What to do - Locate the string "parts" in the listing below. Copy every line where it is found.

====== Records for the task ======

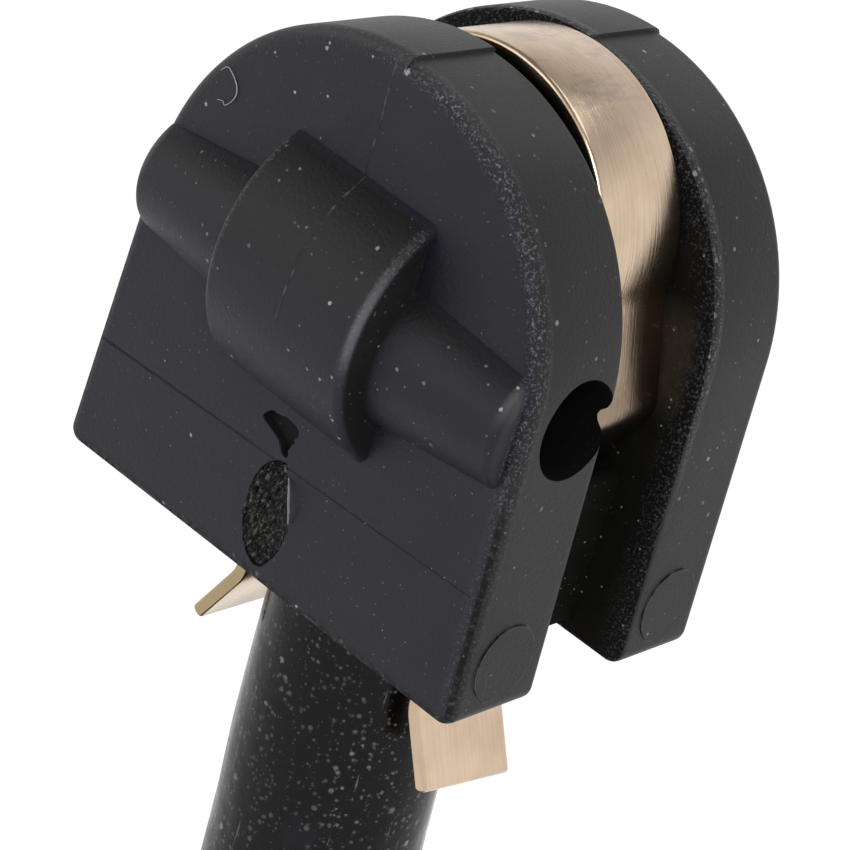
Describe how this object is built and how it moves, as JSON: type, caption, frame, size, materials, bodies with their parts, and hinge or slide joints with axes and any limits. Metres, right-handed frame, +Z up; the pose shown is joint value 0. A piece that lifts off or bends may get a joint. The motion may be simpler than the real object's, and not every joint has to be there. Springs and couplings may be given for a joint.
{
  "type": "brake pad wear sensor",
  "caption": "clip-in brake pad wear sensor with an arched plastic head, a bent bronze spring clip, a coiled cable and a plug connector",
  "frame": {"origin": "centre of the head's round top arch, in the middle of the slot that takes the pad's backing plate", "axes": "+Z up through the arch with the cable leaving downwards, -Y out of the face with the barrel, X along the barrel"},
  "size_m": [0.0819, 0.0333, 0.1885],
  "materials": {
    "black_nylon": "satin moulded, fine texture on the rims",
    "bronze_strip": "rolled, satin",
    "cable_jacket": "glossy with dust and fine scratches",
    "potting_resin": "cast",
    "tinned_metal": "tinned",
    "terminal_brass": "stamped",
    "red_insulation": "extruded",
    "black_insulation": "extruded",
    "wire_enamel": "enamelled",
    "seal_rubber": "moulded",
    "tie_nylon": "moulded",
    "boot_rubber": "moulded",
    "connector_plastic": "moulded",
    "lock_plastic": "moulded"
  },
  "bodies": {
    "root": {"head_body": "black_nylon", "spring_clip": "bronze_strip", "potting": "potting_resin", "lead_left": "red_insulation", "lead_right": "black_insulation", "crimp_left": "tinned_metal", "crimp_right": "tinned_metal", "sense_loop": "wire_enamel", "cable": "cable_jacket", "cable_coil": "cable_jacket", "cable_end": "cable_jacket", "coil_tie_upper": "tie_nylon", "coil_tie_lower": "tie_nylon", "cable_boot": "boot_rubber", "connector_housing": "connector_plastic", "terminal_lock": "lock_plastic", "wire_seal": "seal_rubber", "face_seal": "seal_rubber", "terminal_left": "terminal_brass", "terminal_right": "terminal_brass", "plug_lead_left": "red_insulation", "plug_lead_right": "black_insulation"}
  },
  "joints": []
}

======
====== Records for the task ======

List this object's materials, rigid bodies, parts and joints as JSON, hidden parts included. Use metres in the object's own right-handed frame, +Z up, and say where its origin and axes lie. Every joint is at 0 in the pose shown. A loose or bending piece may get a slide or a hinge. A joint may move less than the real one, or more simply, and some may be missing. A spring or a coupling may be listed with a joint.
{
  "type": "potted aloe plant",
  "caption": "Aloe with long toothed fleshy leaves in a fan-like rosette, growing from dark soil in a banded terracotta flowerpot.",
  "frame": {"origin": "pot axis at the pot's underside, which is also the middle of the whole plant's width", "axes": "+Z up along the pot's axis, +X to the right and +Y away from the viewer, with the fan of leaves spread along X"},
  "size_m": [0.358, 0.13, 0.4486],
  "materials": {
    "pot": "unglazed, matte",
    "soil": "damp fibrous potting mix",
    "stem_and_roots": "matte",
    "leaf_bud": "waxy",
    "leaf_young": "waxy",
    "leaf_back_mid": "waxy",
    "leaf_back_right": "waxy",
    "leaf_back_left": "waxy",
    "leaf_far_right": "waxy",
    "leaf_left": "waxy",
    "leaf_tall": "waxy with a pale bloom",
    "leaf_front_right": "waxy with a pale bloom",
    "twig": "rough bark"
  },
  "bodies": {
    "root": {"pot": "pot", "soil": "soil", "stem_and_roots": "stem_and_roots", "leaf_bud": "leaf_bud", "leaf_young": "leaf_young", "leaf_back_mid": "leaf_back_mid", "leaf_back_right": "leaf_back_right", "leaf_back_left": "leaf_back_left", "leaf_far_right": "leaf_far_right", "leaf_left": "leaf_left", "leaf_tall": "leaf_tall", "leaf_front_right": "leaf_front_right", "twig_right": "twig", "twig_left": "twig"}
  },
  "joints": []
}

======

Reply to the exercise -
Describe how this object is built and how it moves, as JSON: type, caption, frame, size, materials, bodies with their parts, and hinge or slide joints with axes and any limits. Metres, right-handed frame, +Z up; the pose shown is joint value 0. A piece that lifts off or bends may get a joint. The motion may be simpler than the real object's, and not every joint has to be there. Springs and couplings may be given for a joint.
List this object's materials, rigid bodies, parts and joints as JSON, hidden parts included. Use metres in the object's own right-handed frame, +Z up, and say where its origin and axes lie. Every joint is at 0 in the pose shown. A loose or bending piece may get a slide or a hinge. A joint may move less than the real one, or more simply, and some may be missing. A spring or a coupling may be listed with a joint.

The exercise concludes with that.